Without robust automatic sanity checking built-in in BGP, it’s extremely important that transit ISPs have good filters, so only the legitimate owner/user of a prefix gets to advertise that prefix to the rest of the world. But even some networks that otherwise have good BGP filters may be vulnerable to abuse of the remote triggered blackhole mechanism: if they apply the blackholing before applying regular BGP filters or RPKI.
Apparently, such attacks have already happened in the wild.
See the second part of the article for a number of recommendations to defend against such attacks.
In addition to those recommendations, it’s a good idea for networks providing remote triggered blackhole functionality to limit this to prefixes with a one-hop AS path. Then combine this with RPKI, which enforces the correctness of the origin AS in AS paths. With a one-hop AS path, the RPKI origin thus validates the entire/i> AS path, which it normally can’t do. This should make it impossible for third parties to trigger unwanted blackholing.

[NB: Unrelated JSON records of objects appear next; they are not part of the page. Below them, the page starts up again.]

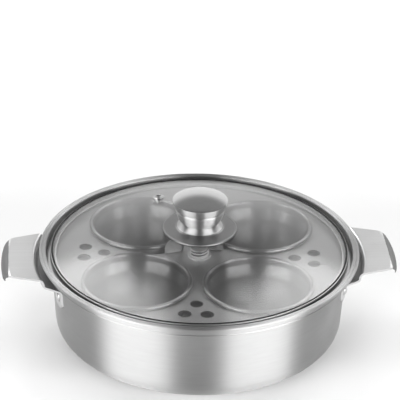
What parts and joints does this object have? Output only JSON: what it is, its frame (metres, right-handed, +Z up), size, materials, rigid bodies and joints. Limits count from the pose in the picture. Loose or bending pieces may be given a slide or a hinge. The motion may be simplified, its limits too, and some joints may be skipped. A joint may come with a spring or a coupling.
{
  "type": "egg poacher pan",
  "caption": "Stepped steel pan with side handles, a lift-out tray holding deep poaching cups, and a domed glass lid with a steel knob.",
  "frame": {"origin": "middle of the pan's underside, on the table", "axes": "+X towards the right handle, +Y away from the side with the front cups, +Z up along the pan's axis"},
  "size_m": [0.3666, 0.296, 0.1393],
  "materials": {
    "pan_steel": "satin stainless steel, brushed round the axis",
    "handle_steel": "satin stainless steel",
    "rivet_steel": "polished stainless steel",
    "tray_steel": "satin stainless steel sheet",
    "stud_steel": "bright turned steel",
    "cup_steel": "satin stainless steel with a polished rim",
    "lid_glass": "clear tempered glass, polished",
    "band_steel": "polished stainless steel",
    "knob_steel": "satin stainless steel with polished edges",
    "insert_polymer": "matte heat-resistant plastic",
    "gasket_rubber": "matte silicone rubber"
  },
  "bodies": {
    "pan": {"pan_body": "pan_steel", "handle_left": "handle_steel", "handle_right": "handle_steel", "rivets_left": "rivet_steel", "rivets_right": "rivet_steel"},
    "tray": {"tray_plate": "tray_steel", "centre_stud": "stud_steel", "stud_washer": "stud_steel", "stud_nut": "stud_steel"},
    "cup_1": {"cup_front_left": "cup_steel"},
    "cup_2": {"cup_front_right": "cup_steel"},
    "cup_3": {"cup_back_left": "cup_steel"},
    "cup_4": {"cup_back_right": "cup_steel"},
    "lid": {"lid_glass": "lid_glass", "lid_band": "band_steel", "vent_eyelet": "band_steel", "knob_base": "knob_steel", "knob_body": "knob_steel", "knob_cap": "knob_steel", "knob_insert": "insert_polymer", "knob_gasket": "gasket_rubber", "screw_washer": "stud_steel", "knob_screw": "stud_steel"}
  },
  "joints": [
    {"name": "tray_lift", "type": "slide", "parent": "pan", "child": "tray", "axis": [0, 0, 1], "range_m": [0, 0.078]},
    {"name": "lid_lift", "type": "slide", "parent": "tray", "child": "lid", "axis": [0, 0, 1], "range_m": [0, 0.106]},
    {"name": "cup_front_left_lift", "type": "slide", "parent": "tray", "child": "cup_1", "axis": [0, 0, 1], "range_m": [0, 0.0018]},
    {"name": "cup_front_right_lift", "type": "slide", "parent": "tray", "child": "cup_2", "axis": [0, 0, 1], "range_m": [0, 0.0018]},
    {"name": "cup_back_left_lift", "type": "slide", "parent": "tray", "child": "cup_3", "axis": [0, 0, 1], "range_m": [0, 0.0018]},
    {"name": "cup_back_right_lift", "type": "slide", "parent": "tray", "child": "cup_4", "axis": [0, 0, 1], "range_m": [0, 0.0018]}
  ]
}
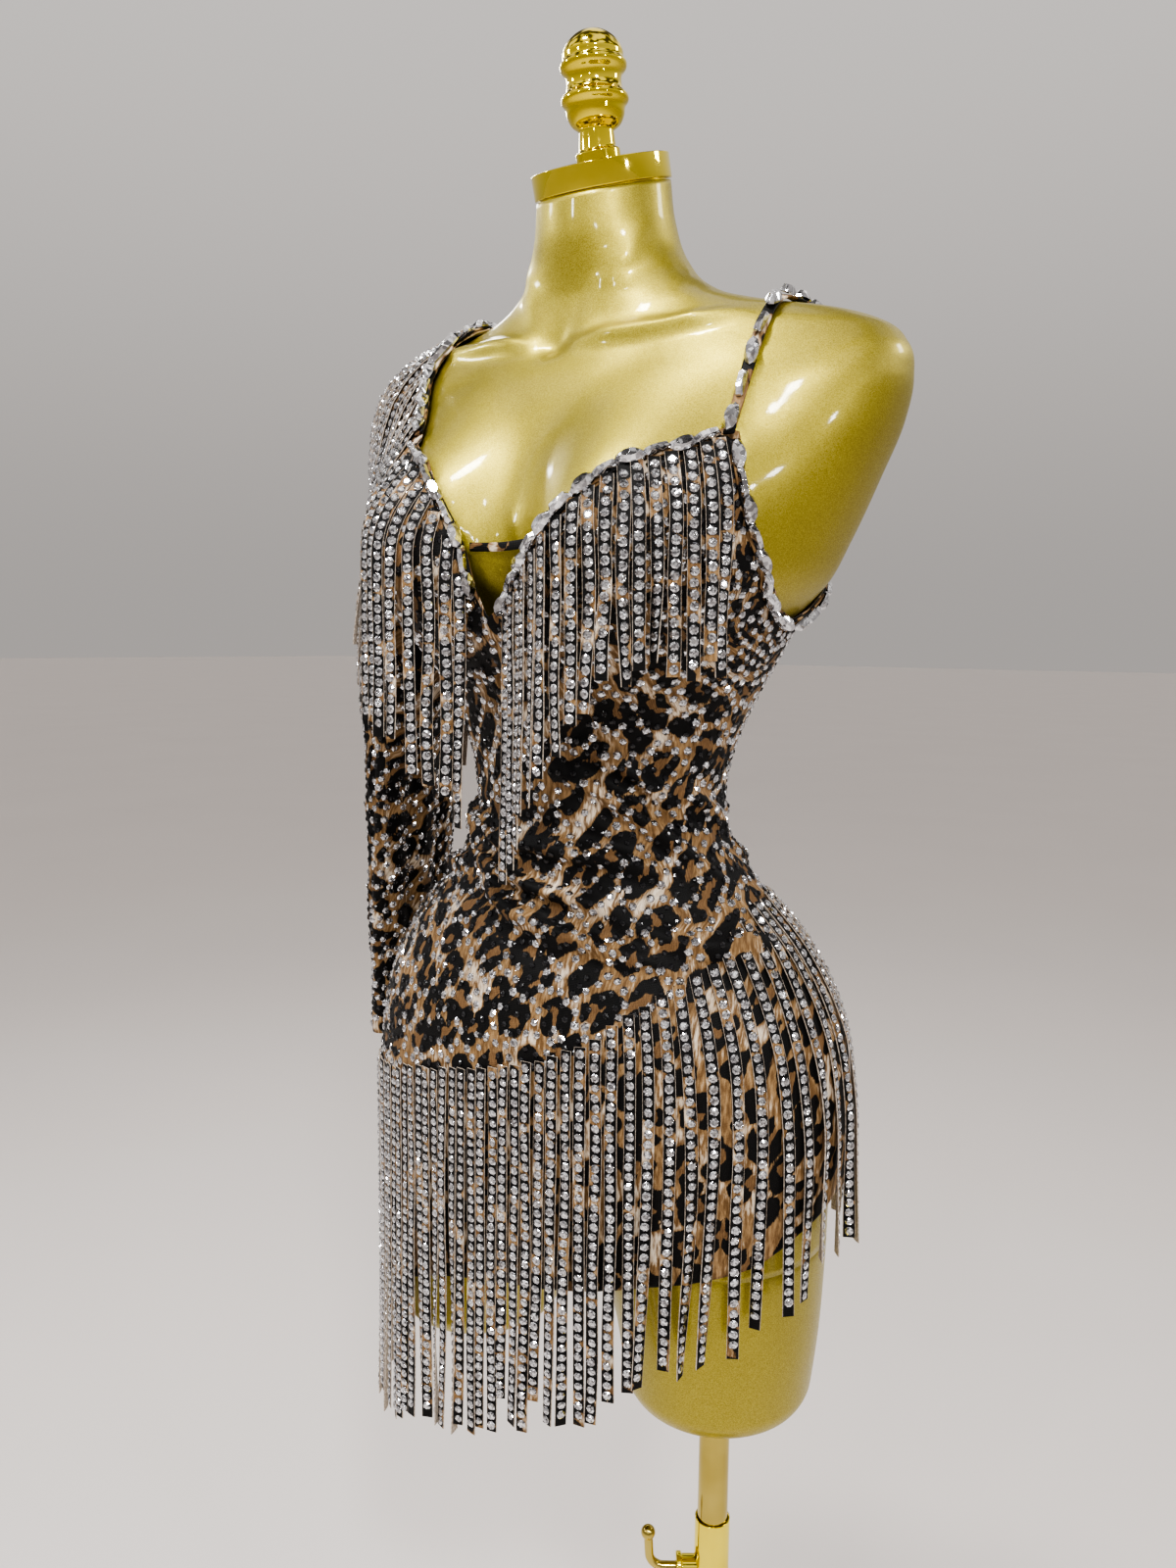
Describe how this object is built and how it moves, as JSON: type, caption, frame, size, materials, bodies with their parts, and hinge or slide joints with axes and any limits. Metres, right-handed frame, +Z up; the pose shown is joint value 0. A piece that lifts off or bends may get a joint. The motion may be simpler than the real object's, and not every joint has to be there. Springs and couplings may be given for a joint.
{
  "type": "fringed one-sleeve mini dress on a limbless dress form with a telescopic stand",
  "caption": "Leopard-print stretch mini dress with a long empty sleeve on the right, crystal-studded ribbon fringe at chest, shoulder and hips, on a gold dress form with a pole stand.",
  "frame": {"origin": "centre of the underside of the stand's round base, on the pole's axis", "axes": "+Z up along the pole, the form faces -Y, +X towards the wearer's left"},
  "size_m": [0.5121, 0.34, 1.6412],
  "materials": {
    "gold_paint": "metallic gold paint with fine flake under clear gloss",
    "gold_chrome": "polished yellow-gold plating",
    "steel_tube": "polished pale gold plating",
    "leopard_knit": "printed stretch knit, brown and black on cream",
    "stone_edging": "bound edge under clear foil-backed stones",
    "crystal_fringe": "ribbon strips under clear foil-backed stones"
  },
  "bodies": {
    "stand": {"base": "gold_chrome", "outer_pole": "gold_chrome", "clamp_boss": "gold_chrome"},
    "clamp": {"clamp_screw": "gold_chrome"},
    "mast": {"inner_pole": "steel_tube"},
    "form": {"form": "gold_paint", "neck_cap": "gold_chrome", "finial": "gold_chrome", "dress_front": "leopard_knit", "dress_back": "leopard_knit", "shoulder_yoke": "leopard_knit", "sleeve": "leopard_knit", "shoulder_strap": "leopard_knit", "bridge_strap": "leopard_knit", "neck_binding_left": "stone_edging", "neck_binding_right": "stone_edging", "armhole_binding_left": "stone_edging", "back_binding": "stone_edging", "yoke_binding": "stone_edging", "chest_fringe_left": "crystal_fringe", "chest_fringe_right": "crystal_fringe", "sleeve_fringe": "crystal_fringe", "hip_fringe_front": "crystal_fringe", "hip_fringe_back": "crystal_fringe"}
  },
  "joints": [
    {"name": "mast_slide", "type": "slide", "parent": "stand", "child": "mast", "axis": [0, 0, 1], "range_m": [-0.08, 0.2]},
    {"name": "form_turn", "type": "hinge", "parent": "mast", "child": "form", "pos_m": [0, 0, 0.78], "axis": [0, 0, 1], "continuous": true},
    {"name": "clamp_turn", "type": "hinge", "parent": "stand", "child": "clamp", "pos_m": [0, 0, 0.578], "axis": [-0.8387, -0.5446, 0], "range_deg": [-180, 180]}
  ]
}
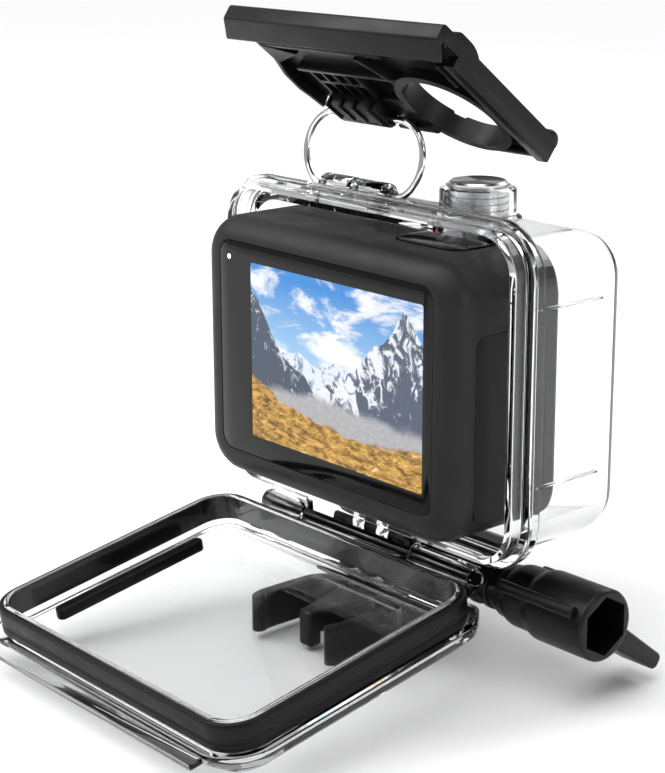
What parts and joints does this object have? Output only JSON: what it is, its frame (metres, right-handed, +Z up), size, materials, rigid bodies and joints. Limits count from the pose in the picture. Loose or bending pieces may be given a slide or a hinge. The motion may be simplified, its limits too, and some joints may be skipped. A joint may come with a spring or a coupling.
{
  "type": "action camera",
  "caption": "Action camera sliding out of a clear dive housing with a hinged rear door, a wire-bail top latch and a quick-release buckle on a clamp screw.",
  "frame": {"origin": "on the buckle's flat base, straight under the clamp screw's axis, in the middle plane", "axes": "+X right seen from behind, +Y towards the lens, +Z up"},
  "size_m": [0.0918, 0.0924, 0.1133],
  "materials": {
    "clear_case": "clear polished polycarbonate",
    "black_plastic": "satin black moulded plastic",
    "camera_shell": "dark grey soft-touch plastic",
    "gloss_black": "gloss black",
    "screen": null,
    "status_white": "small lit lamp",
    "red_mark": "red dot",
    "lens_glass": "coated lens glass",
    "rubber": "black silicone",
    "brushed_steel": "brushed stainless steel",
    "dark_pin": "blackened steel pin",
    "chrome_wire": "bright polished wire",
    "circuit": "green circuit board",
    "contacts": "gold-plated contacts",
    "cell": "wrapped cell"
  },
  "bodies": {
    "housing": {"housing_shell": "clear_case", "bail_bracket": "clear_case", "lens_port_ring": "black_plastic", "lens_port_window": "clear_case", "lens_port_seal": "rubber", "lens_port_screws": "brushed_steel", "plunger_bush": "brushed_steel", "side_plunger_bush": "brushed_steel", "hinge_pin": "dark_pin"},
    "camera": {"camera_body": "camera_shell", "camera_front_plate": "camera_shell", "camera_front_screws": "brushed_steel", "rear_glass": "gloss_black", "screen_panel": "screen", "status_light": "status_white", "lens_surround": "black_plastic", "lens_cover_glass": "lens_glass", "lens_barrel": "black_plastic", "image_sensor": "circuit", "main_board": "circuit", "processor_shield": "brushed_steel", "battery": "cell", "battery_contacts": "contacts", "speaker": "cell", "usb_port": "brushed_steel", "memory_card": "circuit", "side_door": "black_plastic", "side_door_seal": "rubber", "shutter_dome": "brushed_steel", "mode_dome": "brushed_steel"},
    "shutter_key": {"shutter_button": "gloss_black", "shutter_mark": "red_mark"},
    "mode_key": {"mode_button": "black_plastic"},
    "top_plunger": {"shutter_plunger": "brushed_steel", "plunger_clip": "brushed_steel", "plunger_seal": "rubber", "plunger_spring": "brushed_steel"},
    "mode_plunger": {"side_plunger": "brushed_steel", "side_plunger_clip": "brushed_steel", "side_plunger_seal": "rubber", "side_plunger_spring": "brushed_steel"},
    "door": {"door_panel": "clear_case", "door_gasket": "rubber", "door_pads": "rubber"},
    "bail": {"bail_wire": "chrome_wire"},
    "latch": {"latch_lever": "black_plastic", "latch_clip": "black_plastic"},
    "mount_buckle": {"buckle": "black_plastic", "clamp_nut": "brushed_steel"},
    "clamp_screw": {"thumb_screw": "black_plastic", "clamp_shaft": "brushed_steel"}
  },
  "joints": [
    {"name": "door_hinge", "type": "hinge", "parent": "housing", "child": "door", "pos_m": [0, -0.0086, 0.019], "axis": [1, 0, 0], "range_deg": [-100.25, 0]},
    {"name": "camera_slide", "type": "slide", "parent": "housing", "child": "camera", "axis": [0, 1, 0], "range_m": [0, 0.0094]},
    {"name": "bail_hinge", "type": "hinge", "parent": "housing", "child": "bail", "pos_m": [0, -0.002, 0.0801], "axis": [1, 0, 0], "range_deg": [-65, 5]},
    {"name": "latch_hinge", "type": "hinge", "parent": "bail", "child": "latch", "pos_m": [0, 0.00063, 0.09365], "axis": [1, 0, 0], "range_deg": [-9, 108]},
    {"name": "shutter_plunger_press", "type": "slide", "parent": "housing", "child": "top_plunger", "axis": [0, 0, -1], "range_m": [0, 0.001], "stiffness_N_per_m": 350, "deforming": ["plunger_spring"]},
    {"name": "shutter_key_press", "type": "slide", "parent": "camera", "child": "shutter_key", "axis": [0, 0, -1], "range_m": [0, 0.0008], "stiffness_N_per_m": 300, "deforming": ["shutter_dome"]},
    {"name": "mode_plunger_press", "type": "slide", "parent": "housing", "child": "mode_plunger", "axis": [1, 0, 0], "range_m": [0, 0.0008], "stiffness_N_per_m": 300},
    {"name": "mode_key_press", "type": "slide", "parent": "camera", "child": "mode_key", "axis": [1, 0, 0], "range_m": [0, 0.0006], "stiffness_N_per_m": 200},
    {"name": "buckle_tilt", "type": "hinge", "parent": "housing", "child": "mount_buckle", "pos_m": [0, 0, 0.0148], "axis": [1, 0, 0], "range_deg": [0, 75]},
    {"name": "clamp_screw_turn", "type": "hinge", "parent": "mount_buckle", "child": "clamp_screw", "pos_m": [0, 0, 0.0148], "axis": [1, 0, 0], "continuous": true}
  ],
  "couplings": [
    {"joint": "camera_slide", "follows": "door_hinge", "m_per_rad": -0.0053697},
    {"joint": "latch_hinge", "follows": "bail_hinge", "ratio": -1.646},
    {"joint": "shutter_key_press", "follows": "shutter_plunger_press", "ratio": 0.8},
    {"joint": "mode_key_press", "follows": "mode_plunger_press", "ratio": 0.6}
  ]
}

This community-based attack is definitely something we need to be prepared for and defend against. But does this warrant considering BGP communities “a weapon for the internet”? That seems a bit extreme. It’s hard to see how we could make today’s internet routing happen without BGP communities—they’re an indispensable tool. But communities make the already complex operation of BGP in large networks even more complex, allowing for unforeseen problems. So treat your BGP communities with respect, you don’t want to encounter their dark side.